If more cities followed suit with similar initiatives, we could find ourselves in a world that embraces technology for faster solutions to fight climate change by reducing greenhouse gas emissions. Through citizen and local government participation, comprehensive solutions that improve existing city structures most vulnerable to flooding, fires, or other climate impacts could also be better implemented.
Imagine cities across the globe where everyone has equal access to local jobs and critical services. Citizens are aware and involved with the design of their city infrastructure, and city departments are fully transparent as they make decisions. There would be a shared sense of trust, improved health, and greater opportunity for a more balanced economy that doesn’t contribute to such severe environmental pollution and destruction.
It might look a little like Columbus, Ohio, which won $50 million from the Department of Transportation’s Smart City Challenge for its efforts to bring these characteristics to life in 2016. City leaders in Columbus are leveraging data and technology to address the critical need to provide transportation access to better support communities in need, such as Linden, a neighborhood well-known for its infant mortality crisis.
Tapping into the economic power of being an attractive destination for tourism, city leads also plan to use smart technology to increase convenience for tourists navigating the city, and Ohio Senator Sherrod Brown openly expressed his excitement to collaborate with local leaders and community members to successfully connect neighborhoods in a more sustainable way.

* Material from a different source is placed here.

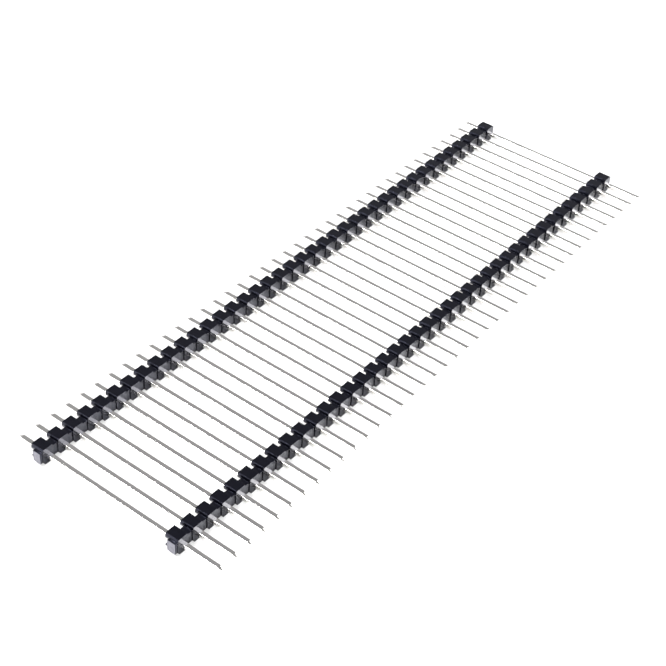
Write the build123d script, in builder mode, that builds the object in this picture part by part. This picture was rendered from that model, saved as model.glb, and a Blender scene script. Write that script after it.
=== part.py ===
from build123d import *
import os

# Double-insulator pin header strip, lying flat on the undersides of its two insulator bars.
# +X runs along the pins towards the mating ends, +Y along the strip, +Z up.
# Units are millimetres. The origin is under the middle of the strip, on the resting plane.

# Strip
pin_count = 40
pitch = 2.54

# Pins: square wire with a four-sided coined point at both ends
pin_side = 0.64
pin_length = 33.3
point_length = 0.5
point_side = 0.3

# Insulator bars: a row of blocks, one for each pin, joined by thin break-off webs
bar_height = 2.5
bar_thickness = 2.0
block_width = 1.78
top_chamfer_width = 0.16
top_chamfer_height = 0.36
bottom_chamfer_width = 0.3
bottom_chamfer_height = 0.42
web_height = 1.7
web_setback = 0.12
channel_depth = 0.65
channel_height = 1.1

# Where the bars sit on the pins
tail_length = 3.0
bar_gap = 20.2

# The pins are pressed in, so the holes match the wire
press_clearance = 0.0

# Derived sizes
strip_length = pin_count * pitch
axis_z = bar_height / 2
pin_start = -pin_length / 2
solder_bar_x = pin_start + tail_length
mating_bar_x = solder_bar_x + bar_thickness + bar_gap
hole_side = pin_side + 2 * press_clearance
web_thickness = bar_thickness - channel_depth - web_setback
pin_y = [pitch * (i - (pin_count - 1) / 2) for i in range(pin_count)]
pin_places = [(y, axis_z) for y in pin_y]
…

With more than two-thirds of energy consumption and 70% of CO2 emissions coming from cities, collaboration between communities and city planners for climate action is a topic that continues to be broached, but it seems to keep getting lost in the fray of worsening climate disasters and political drama.
But if more collaborators come to the city table to work with the environment instead of against it, what will be the roles of community members that have been most ignored and impacted over time?
A truly smart, co-designed city will look beyond general infrastructure to examine how every city in America has been constructed under historical guidelines that excluded and oppressed marginalized communities, and climate justice would be essential to the collaborative process.
Funding for smarter city planning could be directed towards improving insulation and indoor utility usage to lower bills and save money for residents in economically disadvantaged neighborhoods. Community input could make city planners more likely to create safer and shorter walking distances to public transportation and add bike infrastructure because they’d be more cognizant of the safety risks pedestrians and bicyclists face and the potential conflicts strategies like adaptive traffic signals can create. We can’t only plan for cars; we also need keep people who can’t afford a car front of mind.
In fact, major cities under innovative leadership are already moving forward with equity and climate justice as part of sustainable city design plans.
National solutions are critical as well, but there is an understandable disconnect in comparison to solutions on a city level because city dwellers understand the irreplicable cultures that define our cities in a deeper way. Urban spaces will undoubtedly expand as the global population increases, but local residents can advocate for safer, smarter cities by closely collaborating with city planners to integrate climate change as an unavoidable element of urban designing from beginning to end.
We cannot change the past, but creating more equitable, thriving cities means that silenced communities will become key decision-makers for climate-smart city initiatives. Everyone can benefit from the wisdom of underrepresented voices, because unlike most people in power with greater financial flexibility, underserved communities have been working in harmony with nature’s resources all along because they had no other choice.
The truth is that politicians don’t hold sole power to address the climate crisis. If we begin to create and implement sustainable action plans alongside our neighbors, we have a better chance at survival. As the Yale Program on Climate Change Communication found, more Americans believe in climate change than you might think. That means we already have enough momentum to shift the climate mitigation and adaptation power to local communities because they are the experts on local climate concerns and solutions.
If we create systems of shared power when city planning, and accept that the loudest voices in the room don’t get to decide what’s best for everyone, we won’t fail. Local planning leaders don’t even have to call it “climate change” and we can show politicians how to get it right, all while leaving our personal politics at home.